Chad and Tyler Sanders display their modified turbine powered Schweizer 1-26 sailplane that they built while studying for their aerospace engineering degrees at San Jose State University during Mojave’s Experimental Fly-in.

Instead of going to job fairs and begging colleges for their brightest students, Seguin explained that Mojave was looking for specific personalities, not just brains. “For the type of work we do here, a lot of it is proprietary, we just can’t keep our doors open all of the time … having the fly-in brings people who are like-minded, people who eat, breath and are defined by aerospace. It’s sort of like opening a Willie Wonka for aerospace freaks,” admitting that he is probably one of the biggest freaks of all time.

Both events give designers and pilots a chance to display their creations and ideas.

“There may be a person building the most awesome thing in their basement, but what if they are shy or don’t know how to make it go further? They can bring it here and share it, and we can help them — this is a podium to share and learn and be inspired,” said Seguin.

Enjoying beautiful weather, guests came from across the country and even enticed vacationers from Switzerland.

“We are lucky, we know about Mojave and this event just happened to be going on while we are in California,” said Daniel Rytz while checking out an F-8 with his son, Thomas. Daniel said he has loved aircraft all his life. “I’m not a pilot but I like to photograph airplanes, it’s much cheaper than flying them,” he laughed.

Chad and Tyler Sanders displayed their modified turbine powered Schweizer 1-26 sailplane that they built while studying for their aerospace engineering degrees at San Jose State University.

Coming from a family that restores World War II aircraft, the two brothers said that they had all the tools they needed to modify the aircraft, and that it was quite an affordable project.

“We used every asset of engineering we learned in school- electrical, structural, aerodynamics, fluid flow — it was a super unique opportunity,” explained Chad, 26, who works for NASA Ames Research Center.

U2 Pilot Rob “Skid” Rowe shares his humorous adventures while working with his life time heroes, Art Thomson of Sage Cheshire and the first man to freefall from outer space, Joe Kittinger. Rowe was responsible for certifying the Red Bull Stratos capsule that was designed and built by Thompson. Kittinger jumped 102,800 feet in 1960, holding that record for 54 years. Felix Baumgartner jumped 128,146 feet on Oct 14, 2012 and two years later on Oct 25, 2014, Google executive Alan Eustace broke Baumgartner’s record by freefalling 135,908 feet.

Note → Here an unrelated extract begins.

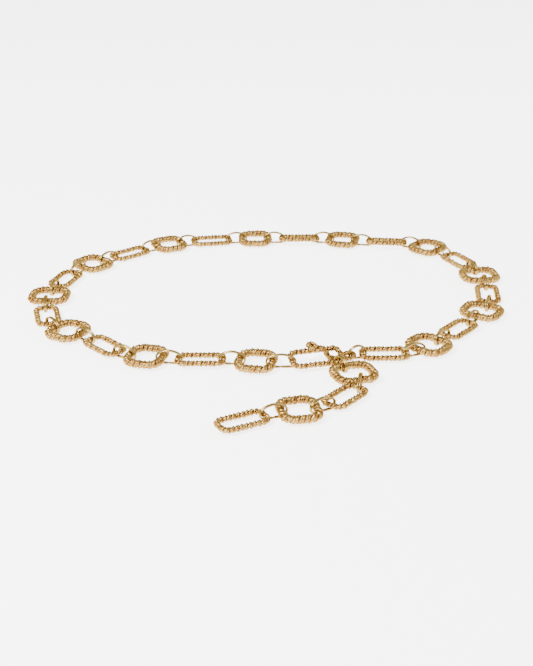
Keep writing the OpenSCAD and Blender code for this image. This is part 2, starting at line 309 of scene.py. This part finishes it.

“We got to design and fabricate it 100 percent of how we wanted it,” added Tyler who works for Lockheed Martin in Palmdale. Instead of using a tow plane, their glider has two model jet engines that retract when not needed.

Sponsored by the Mojave Transportation Museum, guest speaker Rob “Skid” Rowe shared a humorous side of his experience with the Red Bull Stratos project in which skydiving daredevil Felix Baumgartner set a world’s record by jumping 128,100 feet out of a capsule, reaching a speed of Mach 1.25 on Oct. 14, 2012.

Rowe was recruited to the Red Bull project because of his experience in flying the high-altitude U-2 Dragon Lady, which requires pilots to wear a spacesuit, often flying over 70,000 feet, twice as high as an airliner.

A retired U.S. Air Force and Lockheed Martin test pilot, Rowe holds the world record in flight time logging 5,419 hours in the spy plane. Recently, he joined NASA Armstrong flying the Gulf Stream III and the civilian version of the U-2, the ER-2.

Speaking about his two heroes of all time, Art Thompson of Sage Cheshire and Joe Kittinger, the first man to jump from outer space, Rowe used his expertise to certify the Red Bull Capsule that Thompson designed and built.

“We pack a guy in a space suit to avoid those uncomfortable formalities of dying,” said Rowe, explaining that a ‘wizard of a doctor’ figured out that blood boils at 62,000 feet. If pressure is lost in a capsule, the suit will provide protection above 50,000 feet. “It’s the line the Air Force calls the Sacred Cow.” Anything below that line, a helmet and oxygen are all that is needed.

Children have fun building and flying model planes during Mojave’s third annual RC and Glider Fly-in competition in the Stuart O. Witt Event Center. Kids of all ages ate pizza and built their own designs or built a model airplane that was designed and laser cut for this specific event.

“If you pick up your digital distractions and Google Felix Baumgartner, you will see him jumping off the right hand of God,” Rowe said speaking of the Christ statue in Rio de Janeiro. “This guy obviously has the wherewithal and kahunas to do something dramatic- perfect for Red Bull,” said Rowe, however, Baumgartner was claustrophobic and often spoke of quitting the project.

Kittinger talked to Baumgartner during the jump, calming his nerves as he broke Kittinger’s record set on Aug 16, 1960 at 102,800 feet. According to Rowe, Baumgartner was paid $3.9 million for his participation in the Red Bull project and is now happily retired.